◆ Aim of the task ◆
Everything in the listing below from the line containing "const bell = new THREE.Group();" through the line containing "imported = [obj" should be repeated exactly; leave out every other line.

________

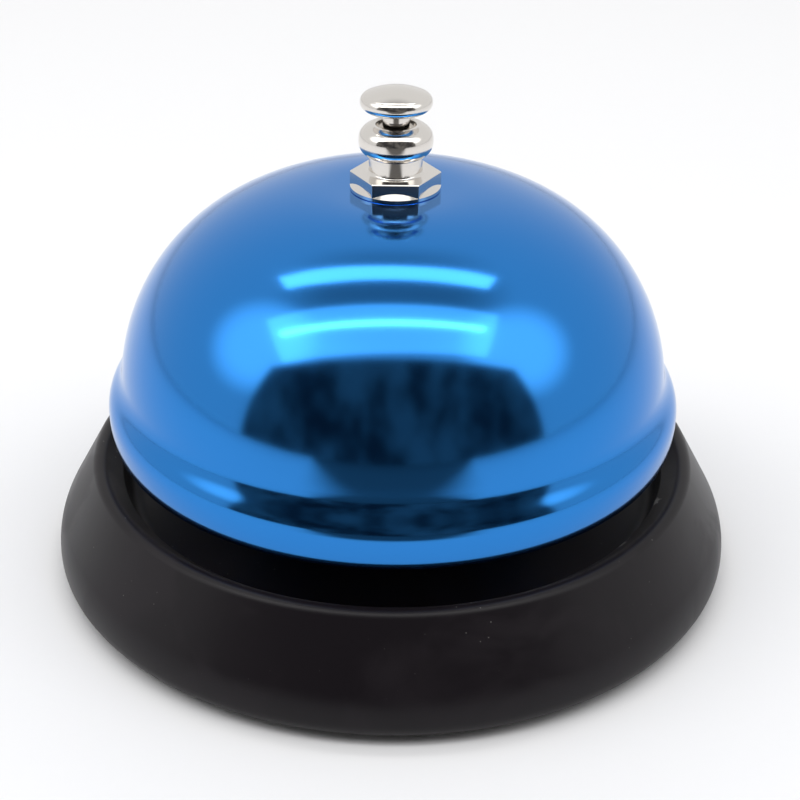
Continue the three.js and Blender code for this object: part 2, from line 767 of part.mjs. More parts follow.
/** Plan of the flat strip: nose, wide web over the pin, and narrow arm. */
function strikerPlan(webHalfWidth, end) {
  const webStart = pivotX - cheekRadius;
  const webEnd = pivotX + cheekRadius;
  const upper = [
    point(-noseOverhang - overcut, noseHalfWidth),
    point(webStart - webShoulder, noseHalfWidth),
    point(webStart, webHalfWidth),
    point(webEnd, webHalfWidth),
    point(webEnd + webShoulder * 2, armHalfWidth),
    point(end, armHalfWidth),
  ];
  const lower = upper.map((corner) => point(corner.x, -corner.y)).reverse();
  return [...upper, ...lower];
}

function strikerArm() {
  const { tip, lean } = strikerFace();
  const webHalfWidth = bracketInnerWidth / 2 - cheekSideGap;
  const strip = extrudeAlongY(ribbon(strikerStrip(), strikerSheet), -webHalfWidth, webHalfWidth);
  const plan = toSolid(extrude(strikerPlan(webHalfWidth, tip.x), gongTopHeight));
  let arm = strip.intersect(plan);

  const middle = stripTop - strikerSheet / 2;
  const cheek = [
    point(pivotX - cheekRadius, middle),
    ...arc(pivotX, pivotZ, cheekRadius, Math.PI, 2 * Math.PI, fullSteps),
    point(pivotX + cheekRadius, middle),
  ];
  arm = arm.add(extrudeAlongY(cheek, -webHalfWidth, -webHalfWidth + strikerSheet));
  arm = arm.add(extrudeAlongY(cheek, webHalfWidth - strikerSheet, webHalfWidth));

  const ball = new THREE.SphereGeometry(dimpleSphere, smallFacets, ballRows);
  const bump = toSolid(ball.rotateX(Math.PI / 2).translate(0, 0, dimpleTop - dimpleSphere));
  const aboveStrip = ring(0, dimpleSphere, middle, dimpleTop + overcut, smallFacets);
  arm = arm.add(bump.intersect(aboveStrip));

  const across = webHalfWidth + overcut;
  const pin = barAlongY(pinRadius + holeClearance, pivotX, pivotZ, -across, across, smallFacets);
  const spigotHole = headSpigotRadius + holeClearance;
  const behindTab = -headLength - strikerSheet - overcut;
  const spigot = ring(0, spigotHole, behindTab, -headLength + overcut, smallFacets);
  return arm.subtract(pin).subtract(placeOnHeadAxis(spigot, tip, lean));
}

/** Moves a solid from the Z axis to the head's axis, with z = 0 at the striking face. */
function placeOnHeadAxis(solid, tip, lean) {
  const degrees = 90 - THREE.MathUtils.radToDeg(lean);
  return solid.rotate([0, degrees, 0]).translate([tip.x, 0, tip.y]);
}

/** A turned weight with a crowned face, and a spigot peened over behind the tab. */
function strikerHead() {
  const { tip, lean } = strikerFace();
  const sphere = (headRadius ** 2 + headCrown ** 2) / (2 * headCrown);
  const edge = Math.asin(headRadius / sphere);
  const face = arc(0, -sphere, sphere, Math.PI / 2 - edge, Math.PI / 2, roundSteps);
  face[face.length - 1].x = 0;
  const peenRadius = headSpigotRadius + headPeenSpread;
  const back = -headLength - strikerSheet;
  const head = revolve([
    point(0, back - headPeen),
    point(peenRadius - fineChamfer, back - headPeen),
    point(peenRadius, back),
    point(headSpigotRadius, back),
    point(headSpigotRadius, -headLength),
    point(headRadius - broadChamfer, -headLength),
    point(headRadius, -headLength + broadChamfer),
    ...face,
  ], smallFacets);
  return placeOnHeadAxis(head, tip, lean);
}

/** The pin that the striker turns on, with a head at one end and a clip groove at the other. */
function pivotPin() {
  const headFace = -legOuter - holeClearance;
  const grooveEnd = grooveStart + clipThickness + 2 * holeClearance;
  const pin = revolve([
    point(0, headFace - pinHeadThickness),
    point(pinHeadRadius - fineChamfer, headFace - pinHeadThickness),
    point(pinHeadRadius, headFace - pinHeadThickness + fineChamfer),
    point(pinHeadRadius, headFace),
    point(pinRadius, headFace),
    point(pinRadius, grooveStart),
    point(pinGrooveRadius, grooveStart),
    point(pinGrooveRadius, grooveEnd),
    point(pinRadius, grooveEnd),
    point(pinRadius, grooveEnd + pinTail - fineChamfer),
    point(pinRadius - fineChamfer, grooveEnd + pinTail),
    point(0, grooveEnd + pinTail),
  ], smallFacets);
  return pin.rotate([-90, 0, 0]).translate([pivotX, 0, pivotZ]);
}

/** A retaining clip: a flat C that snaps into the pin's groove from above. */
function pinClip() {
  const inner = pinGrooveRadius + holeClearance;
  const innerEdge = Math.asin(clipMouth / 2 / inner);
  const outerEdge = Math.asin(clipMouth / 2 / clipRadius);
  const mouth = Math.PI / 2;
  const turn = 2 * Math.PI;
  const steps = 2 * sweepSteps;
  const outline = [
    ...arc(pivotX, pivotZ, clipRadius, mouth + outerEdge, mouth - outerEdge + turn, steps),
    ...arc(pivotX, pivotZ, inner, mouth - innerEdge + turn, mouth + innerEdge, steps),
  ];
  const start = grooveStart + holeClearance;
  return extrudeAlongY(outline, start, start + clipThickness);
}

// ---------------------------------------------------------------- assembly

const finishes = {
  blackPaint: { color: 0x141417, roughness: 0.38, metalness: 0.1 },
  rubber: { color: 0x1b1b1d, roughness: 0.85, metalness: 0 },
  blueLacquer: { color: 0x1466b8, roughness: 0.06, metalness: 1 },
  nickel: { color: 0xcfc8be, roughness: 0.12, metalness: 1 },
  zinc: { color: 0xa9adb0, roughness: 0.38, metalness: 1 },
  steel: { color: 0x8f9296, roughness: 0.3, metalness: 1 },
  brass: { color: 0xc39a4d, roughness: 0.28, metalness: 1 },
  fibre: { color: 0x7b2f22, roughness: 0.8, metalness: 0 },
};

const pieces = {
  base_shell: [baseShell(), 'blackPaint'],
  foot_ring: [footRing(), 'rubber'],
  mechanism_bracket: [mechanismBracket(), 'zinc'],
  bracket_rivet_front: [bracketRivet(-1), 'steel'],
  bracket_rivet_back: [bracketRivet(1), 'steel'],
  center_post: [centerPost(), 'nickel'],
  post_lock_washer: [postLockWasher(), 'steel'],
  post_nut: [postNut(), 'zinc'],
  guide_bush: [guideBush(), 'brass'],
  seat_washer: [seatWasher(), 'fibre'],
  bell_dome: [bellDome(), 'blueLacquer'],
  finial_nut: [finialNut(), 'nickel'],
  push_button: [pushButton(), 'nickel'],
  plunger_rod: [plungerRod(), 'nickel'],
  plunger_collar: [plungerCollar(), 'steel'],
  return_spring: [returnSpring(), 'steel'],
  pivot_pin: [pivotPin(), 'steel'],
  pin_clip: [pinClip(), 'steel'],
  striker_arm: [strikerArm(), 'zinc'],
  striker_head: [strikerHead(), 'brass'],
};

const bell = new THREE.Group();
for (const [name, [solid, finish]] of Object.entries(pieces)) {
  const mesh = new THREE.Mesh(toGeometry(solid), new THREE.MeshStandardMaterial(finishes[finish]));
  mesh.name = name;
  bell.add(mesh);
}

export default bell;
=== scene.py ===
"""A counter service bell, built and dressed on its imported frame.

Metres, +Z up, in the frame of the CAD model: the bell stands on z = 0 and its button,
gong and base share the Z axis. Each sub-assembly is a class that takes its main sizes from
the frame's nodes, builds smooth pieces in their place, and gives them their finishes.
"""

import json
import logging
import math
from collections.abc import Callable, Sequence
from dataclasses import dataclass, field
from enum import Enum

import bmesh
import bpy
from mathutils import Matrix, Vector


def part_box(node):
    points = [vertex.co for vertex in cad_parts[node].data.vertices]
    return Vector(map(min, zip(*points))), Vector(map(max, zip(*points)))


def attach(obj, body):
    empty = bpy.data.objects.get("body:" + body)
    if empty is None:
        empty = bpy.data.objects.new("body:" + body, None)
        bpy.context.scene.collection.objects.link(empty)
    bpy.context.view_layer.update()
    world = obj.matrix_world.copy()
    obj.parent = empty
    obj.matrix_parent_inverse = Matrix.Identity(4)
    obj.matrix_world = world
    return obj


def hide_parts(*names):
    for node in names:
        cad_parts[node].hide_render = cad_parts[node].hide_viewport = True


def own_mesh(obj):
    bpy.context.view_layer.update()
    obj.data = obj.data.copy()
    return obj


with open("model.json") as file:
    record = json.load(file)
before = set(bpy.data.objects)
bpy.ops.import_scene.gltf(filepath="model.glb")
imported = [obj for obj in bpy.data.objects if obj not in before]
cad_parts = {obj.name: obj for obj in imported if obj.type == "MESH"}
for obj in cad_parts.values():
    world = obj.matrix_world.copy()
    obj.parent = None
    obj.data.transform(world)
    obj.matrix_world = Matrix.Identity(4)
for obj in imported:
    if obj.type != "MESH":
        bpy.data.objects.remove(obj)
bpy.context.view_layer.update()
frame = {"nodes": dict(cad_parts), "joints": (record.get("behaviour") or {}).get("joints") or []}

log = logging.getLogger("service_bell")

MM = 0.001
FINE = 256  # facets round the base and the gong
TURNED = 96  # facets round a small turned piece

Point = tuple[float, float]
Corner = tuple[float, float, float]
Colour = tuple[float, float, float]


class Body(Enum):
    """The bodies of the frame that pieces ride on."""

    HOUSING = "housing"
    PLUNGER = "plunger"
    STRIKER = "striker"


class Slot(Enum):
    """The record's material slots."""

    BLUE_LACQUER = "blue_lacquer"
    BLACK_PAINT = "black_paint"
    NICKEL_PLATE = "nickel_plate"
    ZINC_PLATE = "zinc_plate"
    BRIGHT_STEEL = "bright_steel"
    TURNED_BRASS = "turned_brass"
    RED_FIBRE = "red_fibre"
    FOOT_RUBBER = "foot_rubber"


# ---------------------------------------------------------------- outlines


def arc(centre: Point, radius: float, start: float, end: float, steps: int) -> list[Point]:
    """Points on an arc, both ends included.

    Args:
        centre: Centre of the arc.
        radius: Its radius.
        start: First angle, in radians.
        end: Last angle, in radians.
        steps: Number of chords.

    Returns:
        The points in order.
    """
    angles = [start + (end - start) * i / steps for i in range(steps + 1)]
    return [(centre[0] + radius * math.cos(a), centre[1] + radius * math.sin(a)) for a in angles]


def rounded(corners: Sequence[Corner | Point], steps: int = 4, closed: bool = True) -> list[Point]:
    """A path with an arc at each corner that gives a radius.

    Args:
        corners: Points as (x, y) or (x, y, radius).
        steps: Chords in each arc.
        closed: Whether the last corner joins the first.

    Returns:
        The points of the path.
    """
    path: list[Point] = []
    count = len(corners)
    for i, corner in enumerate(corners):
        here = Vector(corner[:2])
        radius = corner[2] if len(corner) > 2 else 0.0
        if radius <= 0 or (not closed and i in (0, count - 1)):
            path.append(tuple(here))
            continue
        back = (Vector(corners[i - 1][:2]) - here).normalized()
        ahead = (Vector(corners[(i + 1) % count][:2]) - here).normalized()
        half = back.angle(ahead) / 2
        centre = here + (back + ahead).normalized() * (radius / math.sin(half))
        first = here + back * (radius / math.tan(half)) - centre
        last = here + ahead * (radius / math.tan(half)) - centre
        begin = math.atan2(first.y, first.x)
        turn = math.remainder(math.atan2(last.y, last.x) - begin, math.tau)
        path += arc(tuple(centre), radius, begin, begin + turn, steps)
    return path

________

◆ Response to the exercise ◆
const bell = new THREE.Group();
for (const [name, [solid, finish]] of Object.entries(pieces)) {
  const mesh = new THREE.Mesh(toGeometry(solid), new THREE.MeshStandardMaterial(finishes[finish]));
  mesh.name = name;
  bell.add(mesh);
}

export default bell;
=== scene.py ===
"""A counter service bell, built and dressed on its imported frame.

Metres, +Z up, in the frame of the CAD model: the bell stands on z = 0 and its button,
gong and base share the Z axis. Each sub-assembly is a class that takes its main sizes from
the frame's nodes, builds smooth pieces in their place, and gives them their finishes.
"""

import json
import logging
import math
from collections.abc import Callable, Sequence
from dataclasses import dataclass, field
from enum import Enum

import bmesh
import bpy
from mathutils import Matrix, Vector


def part_box(node):
    points = [vertex.co for vertex in cad_parts[node].data.vertices]
    return Vector(map(min, zip(*points))), Vector(map(max, zip(*points)))


def attach(obj, body):
    empty = bpy.data.objects.get("body:" + body)
    if empty is None:
        empty = bpy.data.objects.new("body:" + body, None)
        bpy.context.scene.collection.objects.link(empty)
    bpy.context.view_layer.update()
    world = obj.matrix_world.copy()
    obj.parent = empty
    obj.matrix_parent_inverse = Matrix.Identity(4)
    obj.matrix_world = world
    return obj


def hide_parts(*names):
    for node in names:
        cad_parts[node].hide_render = cad_parts[node].hide_viewport = True


def own_mesh(obj):
    bpy.context.view_layer.update()
    obj.data = obj.data.copy()
    return obj


with open("model.json") as file:
    record = json.load(file)
before = set(bpy.data.objects)
bpy.ops.import_scene.gltf(filepath="model.glb")
imported = [obj for obj in bpy.data.objects if obj not in before]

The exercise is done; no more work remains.